Em Campo Grande, uma situação preocupante tem se tornado cada vez mais frequente: pacientes sendo orientados por médicos a recorrer à Justiça para conseguir atendimento pelo Sistema Único de Saúde. Esse fenômeno, antes visto como exceção, agora se aproxima da regra, refletindo uma crise estrutural no sistema público. As dificuldades para conseguir consultas, exames e internações são tantas que até profissionais da saúde veem na via judicial uma solução viável, ainda que emergencial, para garantir o direito à saúde.
A sobrecarga das unidades públicas, associada à falta de infraestrutura e de profissionais suficientes, tem transformado hospitais em locais de espera e angústia. Famílias inteiras aguardam por procedimentos que deveriam ser oferecidos com agilidade, mas que, devido à superlotação, são adiados por tempo indeterminado. Diante desse cenário, cresce o número de cidadãos que buscam apoio jurídico para terem acesso a tratamentos essenciais, muitas vezes com respaldo de laudos médicos que apontam urgência no atendimento.
O impacto disso é claro: segundo dados recentes, a judicialização da saúde aumentou 24% em Mato Grosso do Sul em um curto espaço de tempo. Campo Grande concentra grande parte dessas ações, onde pacientes, amparados por pareceres médicos, veem na Justiça o único caminho para não agravar ainda mais sua condição clínica. O aumento expressivo nos processos demonstra não apenas o colapso do sistema, mas também a crescente conscientização da população sobre seus direitos constitucionais.

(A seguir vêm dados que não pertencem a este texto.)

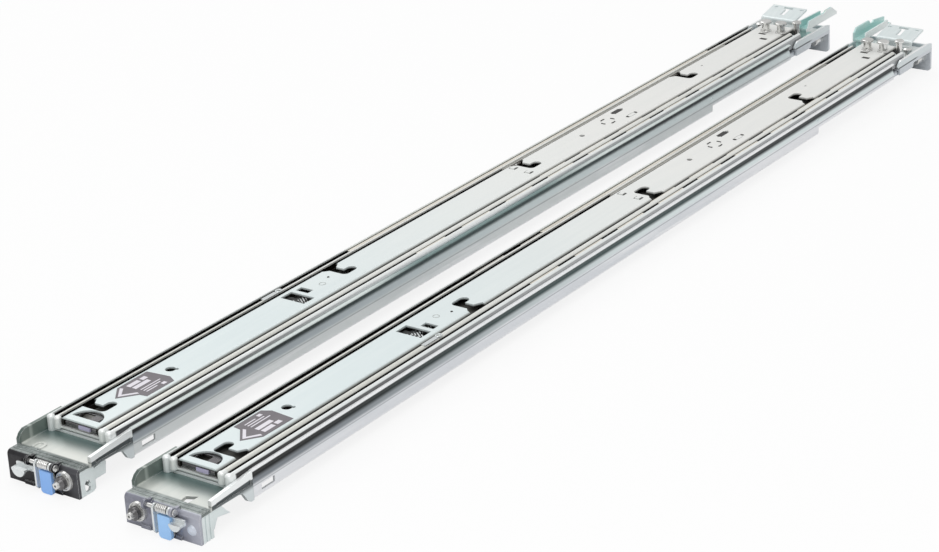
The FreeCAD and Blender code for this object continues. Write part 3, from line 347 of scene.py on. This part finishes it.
# Zones of the outer channel's look, in metres: its dull stretch on the left rail, its bands from the
# top down with the painted shade of the groove and the fold, the painted highlight on the lower edge
# before and behind the step at its rear, and the painted shade on its inner side
DULL_START = (0.2, 0.26)
DULL_END = (0.44, 0.36)
DULL_TOP = (-0.0016, -0.0022)
GROOVE_TOP = (-0.0031, -0.0034)
SLOPE_TOP = {"left": -0.0054, "right": -0.0062}
SLOPE_BLEND = 0.0018
WALL_TOP = (-0.0086, -0.0102)
FOLD_TOP = (-0.0097, -0.0101)
FOLD_FOOT = (-0.0108, -0.0103)
RIM = (-0.0150, -0.0156)
REAR_RIM = (-0.0112, -0.0116)
REAR_STEP = (0.5525, 0.5535)
INNER_SIDE = (0.0206, 0.0203)
INNER_TOP = (-0.0036, -0.0038)
INNER_BAND = (-0.0040, -0.0036)


def channel_material(rail):
    """Roll-formed channel: bright top band, a groove painted near-black as shade, a slope painted
    darker at the front and pale behind, and a streaked lower wall with painted shade along its fold and
    a painted highlight on its rim.
    """
    tree = Tree("channel_" + rail)
    z = tree.depth()
    y = tree.rail_y(rail)
    # The two rails get lighter and darker copies of one finish: painted light and shade
    if rail == "left":
        band = mottled(tree, colour(236, 244, 242), colour(206, 220, 217))
        dull = tree.between(y, DULL_START, DULL_END)
        dull = tree.math("MULTIPLY", dull, tree.step(z, *DULL_TOP))
        band = tree.mix(dull, band, colour(126, 150, 149))
        wall = mottled(tree, colour(228, 232, 232), colour(206, 212, 213), 0.8)
    else:
        band = mottled(tree, colour(252, 253, 254), colour(240, 243, 245))
        wall = mottled(tree, colour(242, 243, 246), colour(218, 222, 227), 0.8)
    streak = tree.step(tree.noise(150.0, 4.0, (1.0, 0.06, 1.0)), 0.52, 0.66)
    wall = tree.mix(tree.math("MULTIPLY", streak, 0.7), wall, colour(252, 253, 255))
    # Painted shade in the groove, near-black at the front
    groove = tree.mix(tree.step(y, 0.05, 0.3), colour(14, 19, 20), colour(64, 82, 82))
    groove = tree.mix(tree.step(y, 0.38, 0.5), groove, colour(36, 44, 46))
    # Painted light and shade on the slope: darker at the front, pale behind
    near = colour(176, 184, 190) if rail == "left" else colour(132, 138, 144)
    slope = tree.mix(tree.step(y, 0.05, 0.4), near, colour(230, 240, 241))
    turn = SLOPE_TOP[rail]
    base = tree.mix(tree.step(z, *GROOVE_TOP), band, groove)
    base = tree.mix(tree.step(z, turn, turn - SLOPE_BLEND), base, slope)
    base = tree.mix(tree.step(z, *WALL_TOP), base, wall)
    # Painted shade along the fold of the lower wall
    fold = tree.between(z, FOLD_TOP, FOLD_FOOT)
    base = tree.mix(tree.math("MULTIPLY", fold, 0.5), base, colour(120, 128, 134))
    # Painted highlight along the lower rim, which starts higher behind the step at the rear
    rear_rim = tree.math("MULTIPLY", tree.step(z, *REAR_RIM), tree.step(y, *REAR_STEP))
    rim = tree.math("MAXIMUM", tree.step(z, *RIM), rear_rim)
    base = tree.mix(tree.math("MULTIPLY", rim, 0.75), base, colour(252, 253, 255))
    # Painted shade in the groove's colour over the inner side below the top
    inside = tree.step(tree.half_width(), *INNER_SIDE)
    low = tree.step(z, *INNER_TOP)
    under = tree.math("MULTIPLY", inside, tree.math("SUBTRACT", 1.0, tree.step(z, *INNER_BAND)))
    base = tree.mix(tree.math("MULTIPLY", under, low), base, groove)
    tree.bump(tree.noise(500.0, 2.0, (1.0, 0.08, 1.0)), 0.1)
    return tree.finish(base, 0.25, 0.34, glint=0.3)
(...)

Médicos que atuam na linha de frente relatam frustração por não conseguirem encaminhar pacientes de forma adequada dentro do próprio sistema. Muitos revelam que, após esgotarem todas as possibilidades administrativas, não veem outra alternativa a não ser sugerir aos pacientes que busquem auxílio jurídico. Essa conduta, ainda que desconfortável para os profissionais, tornou-se uma espécie de protocolo informal em muitos casos mais graves.
A complexidade da judicialização vai além das estatísticas. Envolve decisões urgentes, burocracia e um sistema judiciário que também enfrenta seus limites. Contudo, mesmo diante desses desafios, a via judicial tem se mostrado eficaz em garantir internações, cirurgias e acesso a medicamentos que, de outra forma, ficariam fora do alcance de quem depende exclusivamente do SUS. O problema é que esse modelo não pode ser tratado como solução definitiva, pois transfere para o Judiciário uma responsabilidade que deveria ser resolvida no campo da gestão pública.

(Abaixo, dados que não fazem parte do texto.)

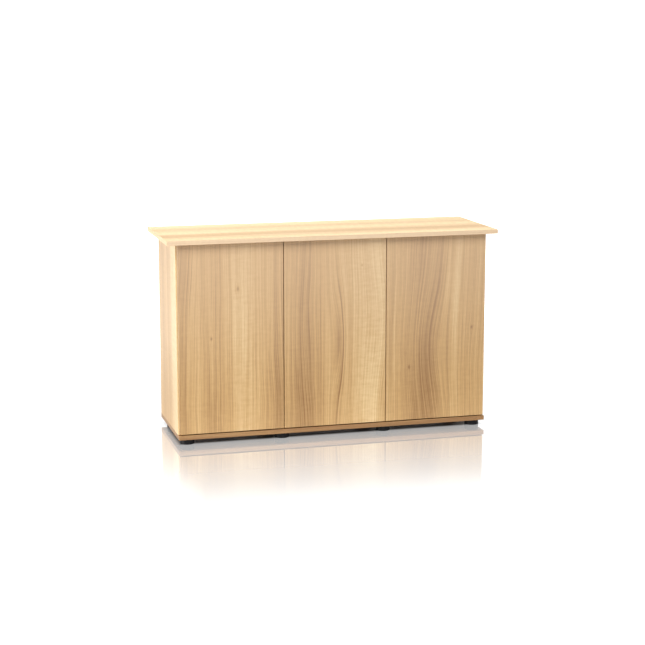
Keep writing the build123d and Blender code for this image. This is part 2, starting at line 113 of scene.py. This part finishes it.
def add_floor():
    """A large pale gloss floor."""
    mesh = bpy.data.meshes.new("floor")
    corners = [(x, y, 0) for x, y in ((-1, -1), (1, -1), (1, 1), (-1, 1))]
    mesh.from_pydata([Vector(corner) * FLOOR_HALF for corner in corners], [], [(0, 1, 2, 3)])
    floor = bpy.data.objects.new("floor", mesh)
    bpy.context.scene.collection.objects.link(floor)
    mesh.materials.append(floor_material())


# ---------------------------------------------------------------- node helpers

class Graph:
    """Short calls that add shader nodes and join them."""

    def __init__(self, tree):
        self.tree = tree

    def add(self, kind, settings=None, **inputs):
        """A node, with its settings, and its inputs by name as values or sockets."""
        node = self.tree.nodes.new(kind)
        for key, value in (settings or {}).items():
            setattr(node, key, value)
        for key, value in inputs.items():
            self.feed(node.inputs[key.replace("_", " ")], value)
        return node

    def feed(self, socket, value):
        """Gives a socket a value, or joins it to another socket."""
        if isinstance(value, bpy.types.NodeSocket):
            self.tree.links.new(value, socket)
        else:
            socket.default_value = value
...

É importante destacar que essa realidade afeta principalmente as camadas mais vulneráveis da população. Pessoas sem condições de pagar planos de saúde são as mais prejudicadas pela precariedade dos serviços públicos. A judicialização, apesar de ser um direito legítimo, também exige acesso a advogados, tempo e preparo emocional, o que nem sempre está disponível para todos. Assim, o que deveria ser um direito universal acaba dependendo do grau de informação e recursos de cada paciente.
Especialistas em saúde pública alertam que essa tendência, se mantida, pode agravar ainda mais a crise do SUS. O aumento de ações judiciais gera custos adicionais ao Estado, que precisa cumprir decisões em prazos curtos e muitas vezes sob risco de multa. Além disso, cria uma sensação de que só consegue tratamento quem aciona a Justiça, gerando desigualdade no acesso. A solução, portanto, passa por investimentos estruturais e uma gestão mais eficiente dos recursos disponíveis.
Em Campo Grande, a judicialização da saúde é um retrato nítido de um sistema à beira do colapso. Médicos, pacientes e instituições convivem diariamente com a tensão de um modelo que falha em sua função mais básica: garantir o acesso igualitário à saúde. Enquanto o poder público não enfrenta com seriedade as causas desse problema, o Judiciário segue atuando como último recurso de uma população cansada de esperar. A urgência por mudanças estruturais é evidente, e o direito à saúde não pode continuar dependendo de uma decisão judicial para ser respeitado.